Clarity of Communication
Well, yes, if what you are doing is writing something you expect
people to read, you would not want to put light against black. But
you just proved my point. You did not read what I said. I said "I am
for art first and legibility afterward, as long as it is the art I am
trying to present, because most people don't read anyway." It is
right there in the part you quoted.
Naturally, if I write something that I really want people to read, I
will not put it on a background that makes it even harder for people
to read. We web designers and developers tend to be much more
literate than the ordinary run of people. If we weren't we would not
be here communicating like this. But even we get in the habit of
just scanning over it and drawing inaccurate conclusions about what
was written. Happens all the time, and you can find frequent
examples right here on this list if you look for them. There will
probably be one or two more later today.
Not so long ago, I wrote a brief essay explaining how a small plugin
for a piece of software works, and gave it to someone whose name
shall never pass my lips, but who is a consummate expert in that
software. He did not get the concept from the two or three paragraphs
I had written, and asked me question after question about things that
had nothing to do with the subject, but which he had somehow thought
of while reading my words. I had prepared a set of instructional
step-by-step screen shots for newcomers, so I showed them to him.
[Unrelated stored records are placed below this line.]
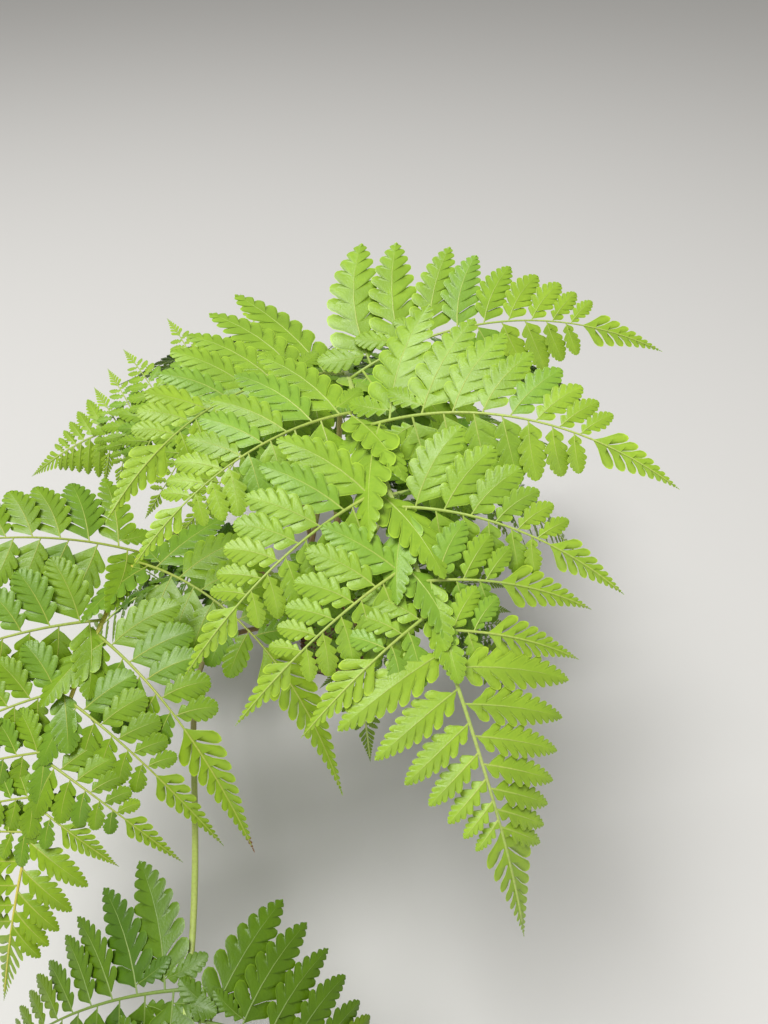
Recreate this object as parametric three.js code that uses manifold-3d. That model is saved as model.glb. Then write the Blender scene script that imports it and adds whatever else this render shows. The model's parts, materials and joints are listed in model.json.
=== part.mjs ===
// Davallia fern: a short crown stem at ground level and twelve arching fronds.
// Each frond is a stipe (its bare stalk) and a blade that starts 0.3 mm clear of it.
// Millimetres and degrees. +Z is up, the origin is at ground level under the crown.
// The viewer of the best side stands on the -Y side.
import * as THREE from 'three';
import { mergeVertices } from 'three/addons/utils/BufferGeometryUtils.js';
import Module from 'manifold-3d';

// Crown stem, as radius at each height from the flat cut at ground level up to its dome
const CROWN_PROFILE = [
  [40, 0],
  [36, 8],
  [30, 22],
  [27, 40],
  [26, 56],
  [23, 68],
  [15, 77],
];
const CROWN_TOP = 80;
const CROWN_SIDES = 20;

// Stalks and ribs
const JOINT_GAP = 0.3;
const STIPE_FOOT_RADIUS = 2.9;
const STIPE_END_RADIUS = 1.7;
const STIPE_SIDES = 6;
const STIPE_STEPS = 9;
const STIPE_SINK = 14;
const RIB_RADIUS = 1.7;
const RIB_TIP_RADIUS = 0.8;
const RIB_LEAD = 6;
const RIB_STEPS = 48;

// Blades: thickness, half width of the midribs that carry the leaflets, and the angle in
// degrees by which each half of a side branch bends down from its midrib
const BLADE_THICK = 2.2;
const MIDRIB_HALF = 1.3;
const FOLD = 7;
const PINNA_STEPS = 12;

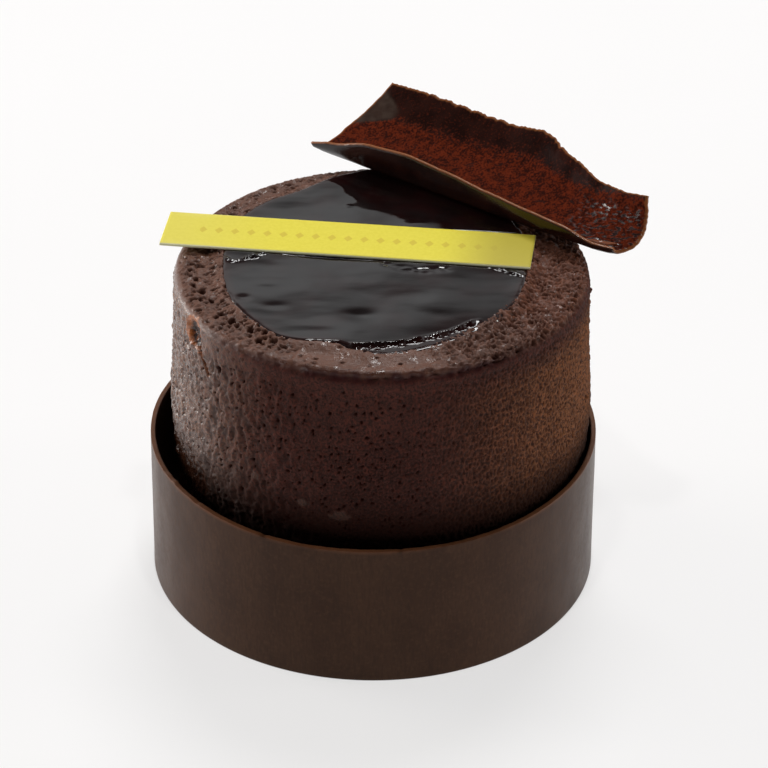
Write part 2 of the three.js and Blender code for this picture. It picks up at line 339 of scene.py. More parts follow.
class Shader:
    """The nodes of a material, or of the world, with short calls for those that it needs."""

    def __init__(self, owner, kind="BSDF_PRINCIPLED", **surface):
        owner.use_nodes = True
        self.owner = owner
        self.tree = owner.node_tree
        self.surface = next(n for n in self.tree.nodes if n.type == kind)
        self.set(**surface)

    def set(self, **surface):
        """Feeds the surface's inputs, which are named with _ for each space."""
        for label, value in surface.items():
            self.feed(self.surface.inputs[label.replace("_", " ")], value)

    def feed(self, socket, value):
        if isinstance(value, bpy.types.NodeSocket):
            self.tree.links.new(value, socket)
        elif isinstance(value, (tuple, list)) and len(value) == 3 and len(socket.default_value) == 4:
            socket.default_value = (*value, 1)
        else:
            socket.default_value = value

    def node(self, kind, out=0, settings=None, **inputs):
        made = self.tree.nodes.new("ShaderNode" + kind)
        for key, value in (settings or {}).items():
            setattr(made, key, value)
        for key, value in inputs.items():
            where = int(key[1:]) if key[0] == "i" and key[1:].isdigit() else key.replace("_", " ")
            self.feed(made.inputs[where], value)
        return made.outputs[out]

    def value(self, label):
        """A number that the mesh carries at each point."""
        return self.node("Attribute", out="Fac", settings={"attribute_name": label})

    def math(self, operation, a, b=0.0, clamp=False):
        settings = {"operation": operation, "use_clamp": clamp}
        return self.node("Math", settings=settings, i0=a, i1=b)

    def times(self, a, b):
        return self.math("MULTIPLY", a, b)

    def plus(self, a, b, clamp=False):
        return self.math("ADD", a, b, clamp)

    def less(self, a, b):
        return self.math("SUBTRACT", a, b)

    def tint(self, colour, label, amount, other):
        """A colour that goes over to the other by amount where the mesh's value is 1."""
        return self.blend(self.times(self.value(label), amount), colour, other)

    def blend(self, share, a, b):
        """Colour a, going over to colour b as share goes from 0 to 1."""
        made = self.tree.nodes.new("ShaderNodeMix")
        made.data_type = "RGBA"
        for socket, value in zip((made.inputs[0], made.inputs[6], made.inputs[7]), (share, a, b)):
            self.feed(socket, value)
        return made.outputs[2]

    def ramp(self, share, low, high, start=0.0, end=1.0):
        """A number that goes from start to end as share goes from low to high."""
        made = self.tree.nodes.new("ShaderNodeMapRange")
        made.interpolation_type = "SMOOTHSTEP"
        for key, value in zip(range(5), (share, low, high, start, end)):
            self.feed(made.inputs[key], value)
        return made.outputs[0]

    def grain(self, size, detail, stretch=(1, 1, 1)):
        """Noise from 0 to 1 whose lumps are about size millimetres across."""
        place = self.node("TexCoord", out="Object")
        scale = tuple(1 / (k * MM) for k in stretch)
        placed = self.node("Mapping", Vector=place, Scale=scale)
        return self.node("TexNoise", Vector=placed, Scale=1 / size, Detail=detail)

    def bump(self, height, depth, strength=1.0):
        """Relief of depth millimetres, for the normal of the surface."""
        return self.node("Bump", Height=height, Distance=depth * MM, Strength=strength)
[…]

The
only text on them were just names like "Step 1, Step 2, etc" ... and
He looked at the first screenshot closely, nodded his head in
understanding, and went to the next one, then the next and on to the
end. Then he looked back and forth at the different screenshots,
nodding his head and making enlightened comments. He never asked a
single question. He got it.
There was nothing in those pictures that wasn't clearly and simply
described in the words, and this person is literate if anyone is.
Possibly more so than you and I.
So, again, I am not saying don't use white backgrounds under black
type. I don't have my e-mailer set up that way, and would be
surprised if anyone does. I am saying do what is effective. If you
are creating certain kinds of art that looks its best on a black
background, the text is secondary, and may not even be necessary. If
it is, you might be well advised to put it on another page.